'''

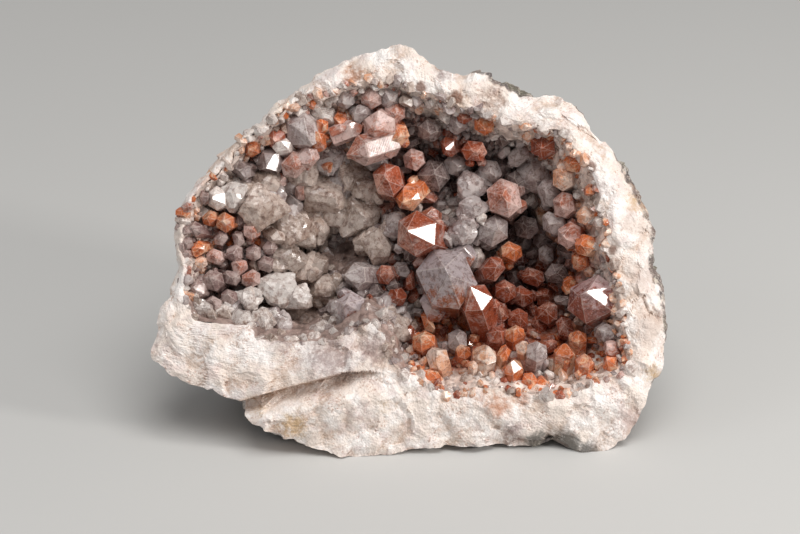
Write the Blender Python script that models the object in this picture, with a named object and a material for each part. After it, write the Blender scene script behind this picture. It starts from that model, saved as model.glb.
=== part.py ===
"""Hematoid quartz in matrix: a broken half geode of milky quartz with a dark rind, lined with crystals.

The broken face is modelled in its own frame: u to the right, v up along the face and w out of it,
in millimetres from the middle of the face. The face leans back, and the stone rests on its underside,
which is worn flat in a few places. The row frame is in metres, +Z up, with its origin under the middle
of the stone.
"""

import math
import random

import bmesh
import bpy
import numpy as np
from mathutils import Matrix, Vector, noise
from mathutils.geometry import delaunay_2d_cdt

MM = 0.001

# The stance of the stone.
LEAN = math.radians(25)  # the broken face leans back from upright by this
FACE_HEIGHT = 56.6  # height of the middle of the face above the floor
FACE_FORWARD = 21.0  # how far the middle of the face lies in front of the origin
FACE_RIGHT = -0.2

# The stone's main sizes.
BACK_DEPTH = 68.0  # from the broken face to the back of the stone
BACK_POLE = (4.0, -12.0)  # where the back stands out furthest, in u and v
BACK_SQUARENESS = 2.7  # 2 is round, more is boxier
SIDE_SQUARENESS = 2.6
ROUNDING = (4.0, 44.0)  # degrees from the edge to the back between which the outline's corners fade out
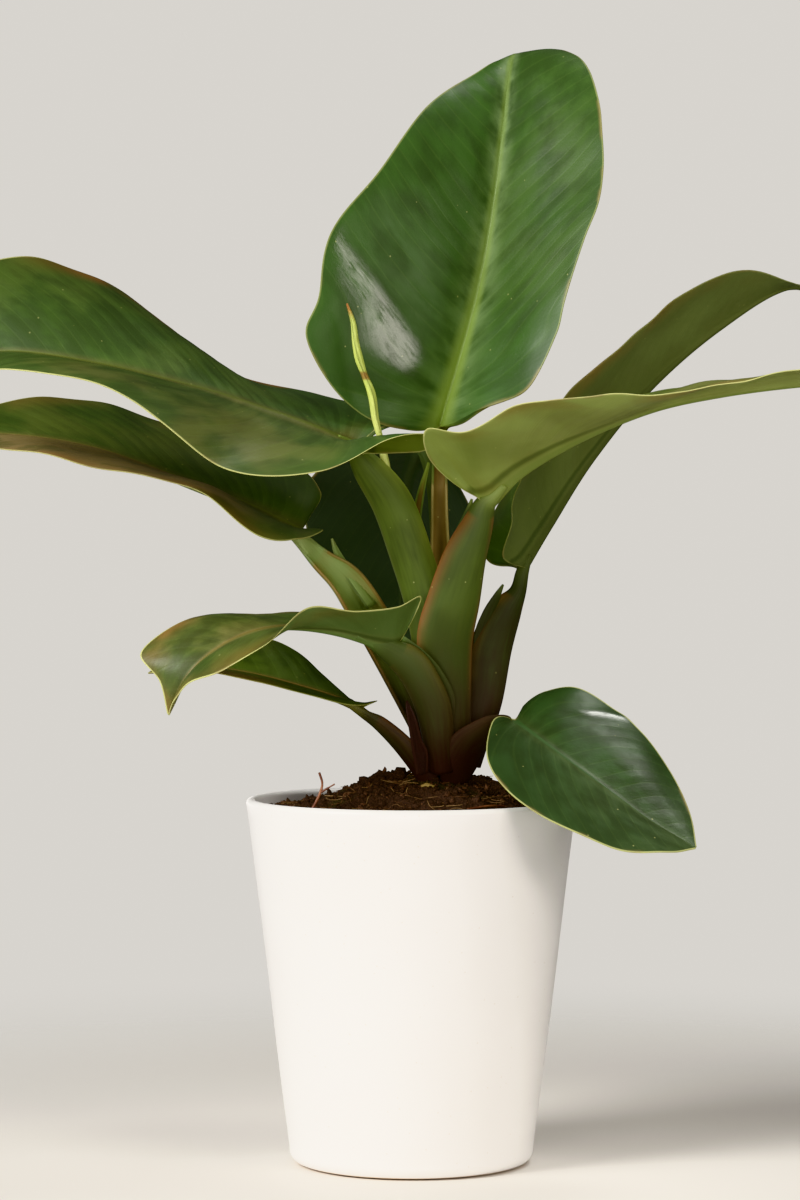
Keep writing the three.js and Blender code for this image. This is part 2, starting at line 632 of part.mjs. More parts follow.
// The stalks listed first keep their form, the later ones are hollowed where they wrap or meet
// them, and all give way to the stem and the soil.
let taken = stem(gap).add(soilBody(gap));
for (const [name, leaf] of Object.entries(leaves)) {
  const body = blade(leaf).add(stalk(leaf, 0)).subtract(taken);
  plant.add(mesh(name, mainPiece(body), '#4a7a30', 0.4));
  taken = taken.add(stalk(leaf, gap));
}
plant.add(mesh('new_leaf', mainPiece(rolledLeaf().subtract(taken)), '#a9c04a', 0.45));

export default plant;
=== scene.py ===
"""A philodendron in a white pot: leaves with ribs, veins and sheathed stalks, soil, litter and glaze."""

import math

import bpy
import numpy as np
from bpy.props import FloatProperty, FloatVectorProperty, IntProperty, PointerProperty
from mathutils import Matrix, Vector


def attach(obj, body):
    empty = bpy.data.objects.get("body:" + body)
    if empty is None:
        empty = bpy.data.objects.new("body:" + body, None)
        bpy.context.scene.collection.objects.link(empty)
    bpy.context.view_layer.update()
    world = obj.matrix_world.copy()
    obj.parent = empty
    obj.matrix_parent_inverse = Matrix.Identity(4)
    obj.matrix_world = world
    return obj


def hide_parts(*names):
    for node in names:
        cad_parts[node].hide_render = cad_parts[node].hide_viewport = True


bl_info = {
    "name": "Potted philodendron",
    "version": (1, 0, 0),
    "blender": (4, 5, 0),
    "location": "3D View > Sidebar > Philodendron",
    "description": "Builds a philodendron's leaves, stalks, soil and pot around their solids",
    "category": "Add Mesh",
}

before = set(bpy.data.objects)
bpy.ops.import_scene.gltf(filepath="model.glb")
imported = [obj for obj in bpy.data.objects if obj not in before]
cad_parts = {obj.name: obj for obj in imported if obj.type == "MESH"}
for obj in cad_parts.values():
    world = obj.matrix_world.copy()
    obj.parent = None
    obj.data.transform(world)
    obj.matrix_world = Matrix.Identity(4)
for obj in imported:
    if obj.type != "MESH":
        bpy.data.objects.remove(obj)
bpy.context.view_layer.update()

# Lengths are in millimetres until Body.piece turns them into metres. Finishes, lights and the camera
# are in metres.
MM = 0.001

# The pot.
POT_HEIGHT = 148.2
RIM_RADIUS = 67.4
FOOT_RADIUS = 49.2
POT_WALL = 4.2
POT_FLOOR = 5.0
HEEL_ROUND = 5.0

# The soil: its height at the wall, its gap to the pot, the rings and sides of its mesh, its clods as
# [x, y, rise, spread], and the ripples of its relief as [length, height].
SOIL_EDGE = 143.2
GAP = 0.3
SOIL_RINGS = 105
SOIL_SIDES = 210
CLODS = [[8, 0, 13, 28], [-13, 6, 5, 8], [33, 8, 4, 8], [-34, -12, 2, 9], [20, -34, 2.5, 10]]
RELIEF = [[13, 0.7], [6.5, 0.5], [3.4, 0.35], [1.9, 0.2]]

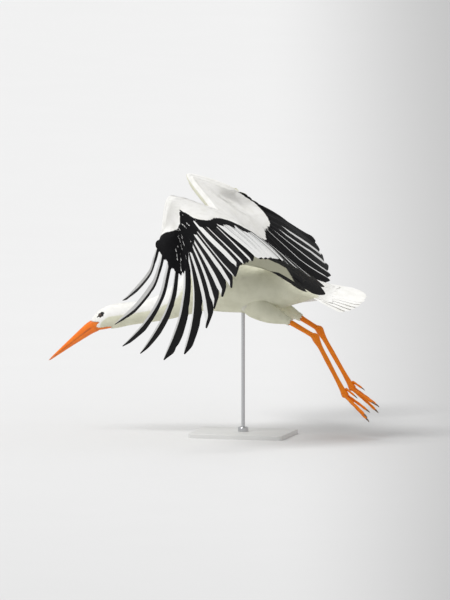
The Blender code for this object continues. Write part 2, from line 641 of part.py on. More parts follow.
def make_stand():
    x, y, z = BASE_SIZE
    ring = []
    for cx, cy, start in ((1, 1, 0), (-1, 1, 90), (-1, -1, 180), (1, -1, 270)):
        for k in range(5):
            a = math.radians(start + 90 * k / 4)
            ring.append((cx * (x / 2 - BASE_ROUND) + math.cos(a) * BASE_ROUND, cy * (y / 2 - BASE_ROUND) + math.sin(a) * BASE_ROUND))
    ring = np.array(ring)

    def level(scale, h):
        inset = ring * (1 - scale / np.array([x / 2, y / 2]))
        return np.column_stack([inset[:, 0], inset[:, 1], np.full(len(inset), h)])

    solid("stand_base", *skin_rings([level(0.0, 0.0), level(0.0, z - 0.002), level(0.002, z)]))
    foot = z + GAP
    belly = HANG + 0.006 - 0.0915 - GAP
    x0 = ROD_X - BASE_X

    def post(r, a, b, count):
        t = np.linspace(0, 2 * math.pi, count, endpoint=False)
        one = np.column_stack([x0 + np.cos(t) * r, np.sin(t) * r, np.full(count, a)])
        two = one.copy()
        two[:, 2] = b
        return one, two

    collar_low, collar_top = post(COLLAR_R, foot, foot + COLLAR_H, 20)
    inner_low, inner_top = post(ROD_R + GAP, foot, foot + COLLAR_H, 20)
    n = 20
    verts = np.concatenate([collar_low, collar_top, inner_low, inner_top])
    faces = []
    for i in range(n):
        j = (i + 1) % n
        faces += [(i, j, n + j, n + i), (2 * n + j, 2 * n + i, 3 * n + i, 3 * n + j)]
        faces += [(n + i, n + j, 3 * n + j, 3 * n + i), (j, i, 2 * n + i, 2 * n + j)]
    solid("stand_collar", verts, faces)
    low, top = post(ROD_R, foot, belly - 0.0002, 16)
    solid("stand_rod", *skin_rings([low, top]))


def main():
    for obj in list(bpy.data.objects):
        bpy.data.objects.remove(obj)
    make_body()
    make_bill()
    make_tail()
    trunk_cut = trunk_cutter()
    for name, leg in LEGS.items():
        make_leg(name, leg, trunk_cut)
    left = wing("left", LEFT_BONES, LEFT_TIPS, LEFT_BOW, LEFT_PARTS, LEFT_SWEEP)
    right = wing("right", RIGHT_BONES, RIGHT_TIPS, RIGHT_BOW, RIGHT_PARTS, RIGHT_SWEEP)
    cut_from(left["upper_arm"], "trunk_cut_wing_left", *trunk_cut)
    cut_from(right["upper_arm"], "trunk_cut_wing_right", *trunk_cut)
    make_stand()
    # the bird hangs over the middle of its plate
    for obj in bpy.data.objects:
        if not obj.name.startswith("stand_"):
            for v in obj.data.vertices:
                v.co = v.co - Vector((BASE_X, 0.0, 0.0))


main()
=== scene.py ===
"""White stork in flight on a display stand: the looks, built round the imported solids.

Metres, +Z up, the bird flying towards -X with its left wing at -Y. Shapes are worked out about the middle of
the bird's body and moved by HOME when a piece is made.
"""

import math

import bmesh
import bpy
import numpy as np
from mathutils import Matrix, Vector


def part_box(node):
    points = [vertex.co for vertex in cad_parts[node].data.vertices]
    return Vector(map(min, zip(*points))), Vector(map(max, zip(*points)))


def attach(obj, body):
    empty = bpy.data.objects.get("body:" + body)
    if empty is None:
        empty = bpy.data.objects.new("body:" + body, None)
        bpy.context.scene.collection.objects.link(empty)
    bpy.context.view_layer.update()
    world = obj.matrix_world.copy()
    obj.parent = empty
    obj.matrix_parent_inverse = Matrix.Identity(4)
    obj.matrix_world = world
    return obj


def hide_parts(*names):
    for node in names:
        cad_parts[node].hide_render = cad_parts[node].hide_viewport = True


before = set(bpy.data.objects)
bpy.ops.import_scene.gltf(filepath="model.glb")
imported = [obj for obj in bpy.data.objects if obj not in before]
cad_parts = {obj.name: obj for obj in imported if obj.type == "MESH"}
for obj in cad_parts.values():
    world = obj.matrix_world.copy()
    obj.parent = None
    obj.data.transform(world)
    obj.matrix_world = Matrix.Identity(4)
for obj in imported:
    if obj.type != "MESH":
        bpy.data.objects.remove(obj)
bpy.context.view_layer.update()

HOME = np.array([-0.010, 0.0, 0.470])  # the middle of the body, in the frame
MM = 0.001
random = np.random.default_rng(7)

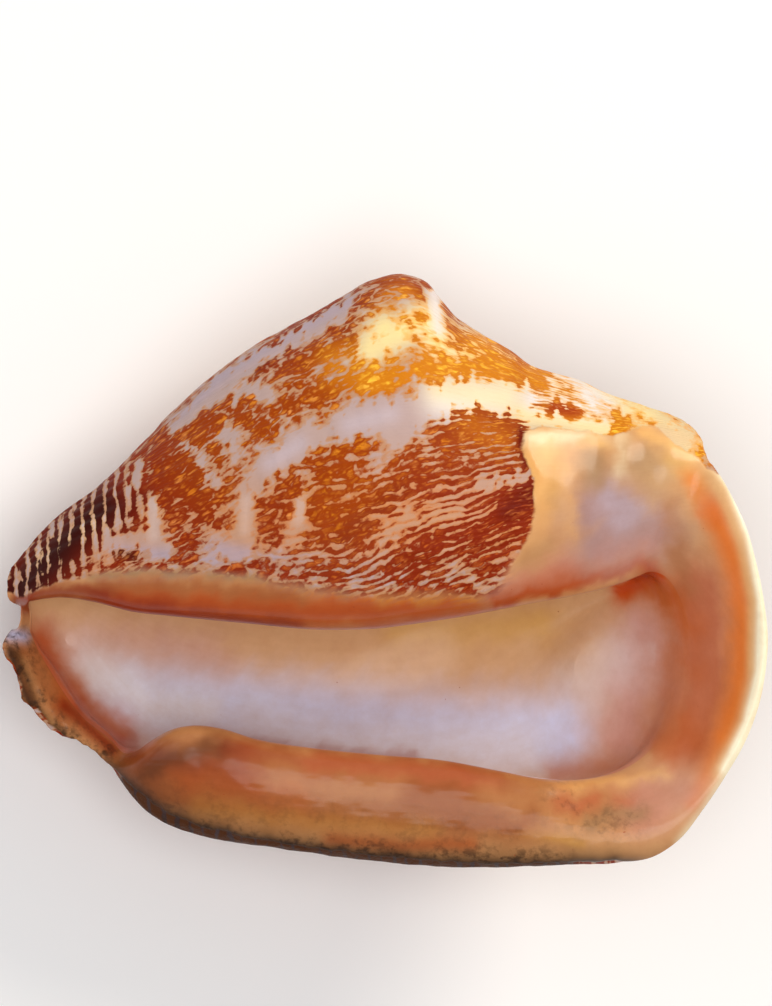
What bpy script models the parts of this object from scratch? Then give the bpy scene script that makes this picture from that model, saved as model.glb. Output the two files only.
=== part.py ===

'''

= Work to be completed =
From the first line of the records above to the line that contains "import random", quote each line exactly.

= Right answer =
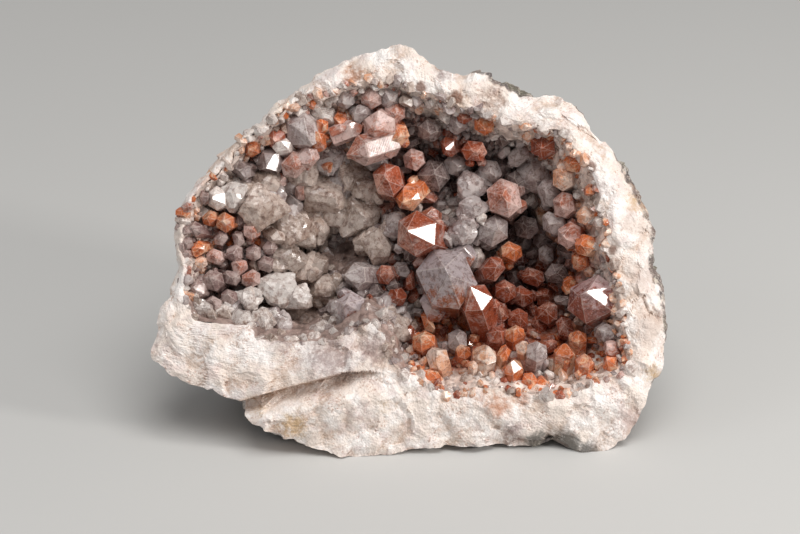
Write the Blender Python script that models the object in this picture, with a named object and a material for each part. After it, write the Blender scene script behind this picture. It starts from that model, saved as model.glb.
=== part.py ===
"""Hematoid quartz in matrix: a broken half geode of milky quartz with a dark rind, lined with crystals.

The broken face is modelled in its own frame: u to the right, v up along the face and w out of it,
in millimetres from the middle of the face. The face leans back, and the stone rests on its underside,
which is worn flat in a few places. The row frame is in metres, +Z up, with its origin under the middle
of the stone.
"""

import math
import random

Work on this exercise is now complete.